-- start Entries provided --

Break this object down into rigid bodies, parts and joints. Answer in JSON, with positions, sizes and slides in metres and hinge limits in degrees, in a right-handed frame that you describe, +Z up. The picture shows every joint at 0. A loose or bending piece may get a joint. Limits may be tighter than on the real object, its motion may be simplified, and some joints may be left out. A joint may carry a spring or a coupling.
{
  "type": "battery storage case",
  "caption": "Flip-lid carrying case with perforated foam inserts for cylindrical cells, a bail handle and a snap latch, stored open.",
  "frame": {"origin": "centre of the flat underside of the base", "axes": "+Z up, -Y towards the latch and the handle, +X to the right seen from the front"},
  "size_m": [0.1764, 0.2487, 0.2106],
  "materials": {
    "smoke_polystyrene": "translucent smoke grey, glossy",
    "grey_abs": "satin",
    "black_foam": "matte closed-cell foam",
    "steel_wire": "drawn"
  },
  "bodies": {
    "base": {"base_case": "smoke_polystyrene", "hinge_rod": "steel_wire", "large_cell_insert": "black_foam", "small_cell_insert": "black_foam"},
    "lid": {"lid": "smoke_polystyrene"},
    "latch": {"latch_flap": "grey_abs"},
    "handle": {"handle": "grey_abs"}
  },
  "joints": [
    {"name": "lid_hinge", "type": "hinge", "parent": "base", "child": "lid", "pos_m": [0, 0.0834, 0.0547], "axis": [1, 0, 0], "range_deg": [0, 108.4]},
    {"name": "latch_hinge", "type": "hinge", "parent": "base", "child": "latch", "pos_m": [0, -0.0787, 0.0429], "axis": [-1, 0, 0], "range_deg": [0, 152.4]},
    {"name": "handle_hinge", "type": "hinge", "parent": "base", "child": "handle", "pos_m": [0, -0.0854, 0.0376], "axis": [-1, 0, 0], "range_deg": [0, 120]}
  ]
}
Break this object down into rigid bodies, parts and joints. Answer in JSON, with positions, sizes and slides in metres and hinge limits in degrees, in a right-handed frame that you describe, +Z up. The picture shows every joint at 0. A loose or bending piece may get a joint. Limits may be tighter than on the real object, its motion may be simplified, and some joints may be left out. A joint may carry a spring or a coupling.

-- end Entries provided --

> **Your instructions**
Reproduce the full listing exactly.

> **Complete output**
Break this object down into rigid bodies, parts and joints. Answer in JSON, with positions, sizes and slides in metres and hinge limits in degrees, in a right-handed frame that you describe, +Z up. The picture shows every joint at 0. A loose or bending piece may get a joint. Limits may be tighter than on the real object, its motion may be simplified, and some joints may be left out. A joint may carry a spring or a coupling.
{
  "type": "battery storage case",
  "caption": "Flip-lid carrying case with perforated foam inserts for cylindrical cells, a bail handle and a snap latch, stored open.",
  "frame": {"origin": "centre of the flat underside of the base", "axes": "+Z up, -Y towards the latch and the handle, +X to the right seen from the front"},
  "size_m": [0.1764, 0.2487, 0.2106],
  "materials": {
    "smoke_polystyrene": "translucent smoke grey, glossy",
    "grey_abs": "satin",
    "black_foam": "matte closed-cell foam",
    "steel_wire": "drawn"
  },
  "bodies": {
    "base": {"base_case": "smoke_polystyrene", "hinge_rod": "steel_wire", "large_cell_insert": "black_foam", "small_cell_insert": "black_foam"},
    "lid": {"lid": "smoke_polystyrene"},
    "latch": {"latch_flap": "grey_abs"},
    "handle": {"handle": "grey_abs"}
  },
  "joints": [
    {"name": "lid_hinge", "type": "hinge", "parent": "base", "child": "lid", "pos_m": [0, 0.0834, 0.0547], "axis": [1, 0, 0], "range_deg": [0, 108.4]},
    {"name": "latch_hinge", "type": "hinge", "parent": "base", "child": "latch", "pos_m": [0, -0.0787, 0.0429], "axis": [-1, 0, 0], "range_deg": [0, 152.4]},
    {"name": "handle_hinge", "type": "hinge", "parent": "base", "child": "handle", "pos_m": [0, -0.0854, 0.0376], "axis": [-1, 0, 0], "range_deg": [0, 120]}
  ]
}
Break this object down into rigid bodies, parts and joints. Answer in JSON, with positions, sizes and slides in metres and hinge limits in degrees, in a right-handed frame that you describe, +Z up. The picture shows every joint at 0. A loose or bending piece may get a joint. Limits may be tighter than on the real object, its motion may be simplified, and some joints may be left out. A joint may carry a spring or a coupling.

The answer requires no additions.